INSTRUCTIONS FOR THE TASK:
Extract every line that contains the string "points".

COLLECTED DATA:
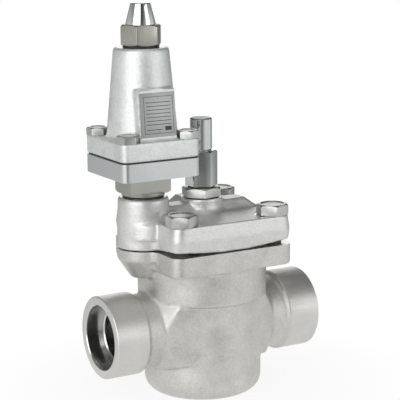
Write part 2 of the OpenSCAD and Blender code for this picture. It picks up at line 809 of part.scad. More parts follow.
module spindle_cap() {
    round_r = cap_round_d / 2;
    edge = 1;
    color(nickel) difference() {
        union() {
            translate([0, 0, spindle_cap_z]) hexagon(cap_af, cap_hex_h, spindle_cap_turn, bottom = true);
            translate([0, 0, cap_round_z - over]) rotate_extrude() polygon([
                [0, 0], [round_r, 0], [round_r, cap_round_h], [round_r - edge, cap_round_h + edge],
                [0, cap_round_h + edge]
            ]);
        }
        cylinder_from(spindle_cap_z - over, stub_top_z + 1.5, cap_stub_d + 2 * run_fit);
        cylinder_from(stub_top_z, spindle_top_z + 4, spindle_d + 2);
    }
}

module pilot_joint_ring() {
    color(black_seal) translate([pilot_x, 0, pilot_boss_z])
        ring(pilot_collar_d - 1.2, pilot_thread_d + 4 * run_fit, joint_ring_t);
}

module pilot_tip_oring() {
    color(black_seal) translate([pilot_x, 0, pilot_tip_z + 4]) seal_ring(pilot_tip_d - 1.9, 1.85);
}

module pilot_block() {
    color(pilot_grey) translate([pilot_x, 0, 0]) difference() {
        union() {
            translate([0, 0, block_z]) linear_extrude(block_h) rounded_square(block_w, block_corner);
            pilot_shank();
            cylinder_from(collar_z_low, collar_z_low + collar_t, pilot_collar_d);
            cylinder_from(pilot_thread_z, collar_z_low + over, pilot_thread_d);
            cylinder_from(pilot_tip_z, pilot_thread_z + over, pilot_tip_d);
        }
        translate([0, 0, pilot_tip_z + 4]) seal_ring_groove(pilot_tip_d, 1.9);
        cylinder_from(pilot_tip_z - over, block_top_z, 4.4);
        cylinder_from(orifice_z - bush_h, block_top_z, bush_d + 2 * run_fit);
        cylinder_from(block_top_z - diaphragm_room_h, block_top_z + over, diaphragm_room_d);
        translate([9.5, 0, pilot_thread_z - over]) cylinder(d = 3, h = block_top_z - pilot_thread_z);
        translate([0, 0, block_z + 2]) at_corners(bonnet_bolt_pitch)
            cylinder(d = bonnet_bolt_d + 2 * run_fit, h = far);
    }
}

// The spanner shank, turned off at its lower corners
module pilot_shank() {
    shank_z = collar_z_low + 1.2;
    corner_r = norm([shank_len, shank_flats]) / 2;
    shank_high = block_z + over - shank_z;
    intersection() {
        translate([0, 0, shank_z + shank_high / 2])
            cube([shank_len, shank_flats, shank_high], center = true);
        translate([0, 0, shank_z]) rotate_extrude() polygon([
            [0, 0], [pilot_collar_d / 2 - 0.4, 0], [corner_r, 3.2], [corner_r, shank_high],
            [0, shank_high]
        ]);
    }
}

module pilot_seat() {
    nozzle_h = 1.6;
    color(bright_steel) translate([pilot_x, 0, 0]) difference() {
        union() {
            cylinder_from(orifice_z - bush_h, orifice_z - nozzle_h, bush_d);
            translate([0, 0, orifice_z - nozzle_h - 0.01])
                cylinder(d1 = orifice_d + 4, d2 = orifice_d + 1, h = nozzle_h);
        }
        cylinder_from(orifice_z - bush_h - over, orifice_z + over, orifice_d);
    }
}

module pilot_needle() {
    needle_d = 6;
    color(bright_steel) translate([pilot_x, 0, 0]) {
        cylinder_from(orifice_z + face_gap, diaphragm_z - 1.4, needle_d);
        cylinder_from(diaphragm_z - 1.5, diaphragm_z - face_gap, 14);
        cylinder_from(diaphragm_z - 0.5, bonnet_z + 2.5, 4);
    }
}

module diaphragm_gasket() {
    color(black_seal) translate([pilot_x, 0, block_top_z])
        linear_extrude(diaphragm_gasket_t) difference() {
            rounded_square(block_w - 2.4, block_corner);
            circle(d = diaphragm_room_d);
            for (x = [-1, 1], y = [-1, 1])
                translate([x * bonnet_bolt_pitch / 2, y * bonnet_bolt_pitch / 2])
                    circle(d = bonnet_bolt_d + over);
        }
}

module diaphragm() {
    color(spring_steel) translate([pilot_x, 0, diaphragm_z])
        linear_extrude(diaphragm_t) difference() {
            rounded_square(block_w - 2, block_corner);
            circle(d = 4 + 2 * run_fit);
            for (x = [-1, 1], y = [-1, 1])
                translate([x * bonnet_bolt_pitch / 2, y * bonnet_bolt_pitch / 2])
                    circle(d = bonnet_bolt_d + over);
        }
}

module spring_plate() {
    color(bronze) translate([pilot_x, 0, 0]) difference() {
        union() {
            cylinder_from(bonnet_z + face_gap, setting_spring_z, spring_room_d - 3);
            cylinder_from(setting_spring_z - over, setting_spring_z + plate_spigot_h, setting_coil_d - setting_wire - 2);
        }
        cylinder_from(bonnet_z, bonnet_z + 2.7, 4 + 2 * run_fit);
    }
}

module setting_spring() {
    color(spring_steel) translate([pilot_x, 0, setting_spring_z + run_fit])
        spring(setting_coil_d, setting_wire, setting_spring_h - 2 * run_fit, setting_coils);
}

module spring_nut() {
    spigot_h = 3;
    color(bronze) translate([pilot_x, 0, 0]) difference() {
        union() {
            cylinder_from(spring_nut_z, spring_nut_z + spring_nut_h, spring_room_d - 2 * face_gap);
            cylinder_from(spring_nut_z - spigot_h, spring_nut_z + over, setting_coil_d - setting_wire - 2);
        }
        cylinder_from(spring_nut_z - spigot_h - over, far * 2, setting_thread_d + 2 * run_fit);
        translate([spring_room_d / 2, 0, spring_nut_z])
            cube([2 * rib_w + 2 * face_gap, rib_w + 2 * face_gap, 2 * spring_nut_h + over], center = true);
    }
}

module setting_spindle() {
    foot_z = spring_nut_z - setting_travel - 3 - over;
    color(bright_steel) translate([pilot_x, 0, 0]) difference() {
        union() {
            cylinder_from(foot_z, tower_top_z + neck_h + setting_key_h, setting_thread_d);
            cylinder_from(setting_collar_top_z - setting_collar_h, setting_collar_top_z, setting_collar_d);
        }
        translate([0, 0, tower_top_z - 6]) seal_ring_groove(setting_thread_d, 1.7);
        for (turn = [0, 90]) rotate([0, 0, turn]) for (side = [-1, 1])
            translate([side * (setting_key_af / 2 + far / 2), 0, tower_top_z + neck_h + 1 + far / 2])
                cube(far, center = true);
    }
}

module setting_spindle_oring() {
    color(black_seal) translate([pilot_x, 0, tower_top_z - 6]) seal_ring(setting_thread_d - 1.7, 1.65);
}

module thrust_washer() {
    color(white_seal) translate([pilot_x, 0, spring_room_top_z - thrust_washer_t])
        ring(setting_collar_d + over, setting_thread_d + 4 * run_fit, thrust_washer_t);
}

module pilot_bonnet() {
    edge = 1.2;
    color(silver) translate([pilot_x, 0, 0]) difference() {
        union() {
            translate([0, 0, bonnet_z]) linear_extrude(bonnet_flange_h)
                rounded_square(block_w, block_corner);
            translate([0, 0, tower_z - over]) rotate_extrude() polygon([
                [0, 0], [tower_foot_d / 2, 0], [tower_foot_d / 2, over],
                [tower_top_d / 2, tower_h + over - edge], [tower_top_d / 2 - edge, tower_h + over],
                [0, tower_h + over]
            ]);
            cylinder_from(tower_top_z - over, tower_top_z + neck_h, neck_thread_d);
            label_pad();
        }
        cylinder_from(bonnet_z - over, spring_room_z, diaphragm_room_d);
        spring_room();
        cylinder_from(spring_room_top_z - over, far * 2, setting_thread_d + 2 * run_fit);
        translate([0, 0, bonnet_z - over]) at_corners(bonnet_bolt_pitch)
            cylinder(d = bonnet_bolt_d + over, h = bonnet_flange_h + 2 * over);
    }
}

// The spring room with the rib that keeps the spring nut from turning
module spring_room() {
    difference() {
        cylinder_from(spring_room_z - over, spring_room_top_z, spring_room_d);
        translate([spring_room_d / 2, 0, spring_nut_z + far / 2 - setting_travel - over])
            cube([2 * rib_w, rib_w, far], center = true);
    }
}

// The flat pad on the front of the spring housing, which leans with its taper
module label_pad() {
    intersection() {
        translate([0, -tower_foot_d / 2, tower_z]) rotate([-pad_slope, 0, 0])
            translate([-pad_w / 2, -pad_stand, -over]) cube([pad_w, tower_foot_d / 2, pad_h + over]);
        translate([0, 0, tower_z - over]) cylinder(d = tower_foot_d + 10, h = pad_h + 2 * over);
    }
}

module bonnet_bolts() {
    color(bright_steel) translate([pilot_x, 0, tower_z]) at_corners(bonnet_bolt_pitch)
        hex_bolt(bonnet_bolt_d, tower_z - block_z - 3, bonnet_bolt_af,
            bonnet_bolt_head, bonnet_bolt_turn);
}

module nameplate() {
    color(bright_steel) translate([pilot_x, -tower_foot_d / 2, tower_z])
        rotate([-pad_slope, 0, 0])
            translate([-plate_w / 2, -pad_stand - plate_t, (pad_h - plate_h) / 2])
                cube([plate_w, plate_t, plate_h]);
}

module pilot_cap_seal() {
    color(black_seal) translate([pilot_x, 0, tower_top_z])
        ring(pilot_cap_af, neck_thread_d + 4 * run_fit, pilot_cap_seal_t);
}

module pilot_cap() {
    edge = 0.6;
    foot_r = pilot_cone_foot_d / 2;
    top_r = pilot_cone_top_d / 2;
    color(nickel) translate([pilot_x, 0, 0]) difference() {
        union() {
            translate([0, 0, pilot_cap_z]) hexagon(pilot_cap_af, pilot_cap_hex_h, pilot_cap_turn, bottom = true);
            translate([0, 0, pilot_cone_z - over]) rotate_extrude() polygon([
                [0, 0], [foot_r, 0], [foot_r, over], [top_r, pilot_cone_h + over - edge],
                [top_r - edge, pilot_cone_h + over], [0, pilot_cone_h + over]
            ]);
        }
        cylinder_from(pilot_cap_z - over, tower_top_z + neck_h + 1, neck_thread_d + 2 * run_fit);
        cylinder_from(tower_top_z + neck_h, tower_top_z + neck_h + setting_key_h + 2, setting_thread_d + 1);
    }
}

valve_body();
cover_gasket();
top_cover();
cover_bolts();
guide_sleeve();
seat_ring();
sleeve_foot_oring();
sleeve_top_oring();
servo_spring();
servo_piston();
piston_ring();
throttle_cone();
seal_disc();
cone_nut();
spindle_packing();
gland_gasket();
gland_nut();
manual_spindle();
spindle_stop_ring();
spindle_cap_seal();
spindle_cap();
pilot_joint_ring();
pilot_tip_oring();
pilot_block();
pilot_seat();
pilot_needle();
diaphragm_gasket();
diaphragm();
spring_plate();
setting_spring();
spring_nut();
setting_spindle();
setting_spindle_oring();
thrust_washer();
pilot_bonnet();
bonnet_bolts();
nameplate();
pilot_cap_seal();
pilot_cap();
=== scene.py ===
import math
import bpy
from mathutils import Matrix, Vector


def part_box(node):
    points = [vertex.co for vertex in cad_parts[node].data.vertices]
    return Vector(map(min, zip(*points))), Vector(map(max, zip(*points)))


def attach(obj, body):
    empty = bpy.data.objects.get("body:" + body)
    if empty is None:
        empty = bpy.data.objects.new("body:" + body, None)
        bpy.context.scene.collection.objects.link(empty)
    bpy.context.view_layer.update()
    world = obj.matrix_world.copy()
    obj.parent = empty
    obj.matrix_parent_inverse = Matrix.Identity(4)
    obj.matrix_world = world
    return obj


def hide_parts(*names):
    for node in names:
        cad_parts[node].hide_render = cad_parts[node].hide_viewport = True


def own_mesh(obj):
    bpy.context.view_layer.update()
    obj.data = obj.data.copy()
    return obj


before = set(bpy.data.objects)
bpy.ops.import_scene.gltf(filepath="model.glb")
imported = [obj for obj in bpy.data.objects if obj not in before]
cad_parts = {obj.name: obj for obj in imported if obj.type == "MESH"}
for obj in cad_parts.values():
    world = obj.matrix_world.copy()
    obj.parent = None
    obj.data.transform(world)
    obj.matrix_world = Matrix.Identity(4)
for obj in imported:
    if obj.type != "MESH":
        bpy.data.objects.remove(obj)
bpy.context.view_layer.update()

# The view. The camera stands where the photograph was taken from: a long lens, low and to the
# left of the valve, aimed so that the frame of 400 by 400 cuts the object as the photograph does.
frame_pixels = 400
focal_pixels = 1433.532
camera_place = (-0.47160, -0.82255, 0.32526)
view_azimuth = math.radians(-29.770)
view_pitch = math.radians(11.601)
view_roll = math.radians(0.401)
side = Vector((math.cos(view_azimuth), math.sin(view_azimuth), 0))
back = Vector((math.sin(view_azimuth) * math.cos(view_pitch),
               -math.cos(view_azimuth) * math.cos(view_pitch), math.sin(view_pitch)))
upward = back.cross(side)
rolled_side = math.cos(view_roll) * side - math.sin(view_roll) * upward
rolled_up = math.sin(view_roll) * side + math.cos(view_roll) * upward
lens = bpy.data.cameras.new("camera")
lens.sensor_width = 36
lens.lens = focal_pixels / frame_pixels * lens.sensor_width
lens.clip_start = 0.05
camera = bpy.data.objects.new("camera", lens)
bpy.context.scene.collection.objects.link(camera)
camera.matrix_world = Matrix((rolled_side, rolled_up, back)).transposed().to_4x4()
camera.location = camera_place
bpy.context.scene.camera = camera
bpy.context.scene.view_settings.view_transform = "Standard"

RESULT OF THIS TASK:
    points = [vertex.co for vertex in cad_parts[node].data.vertices]
    return Vector(map(min, zip(*points))), Vector(map(max, zip(*points)))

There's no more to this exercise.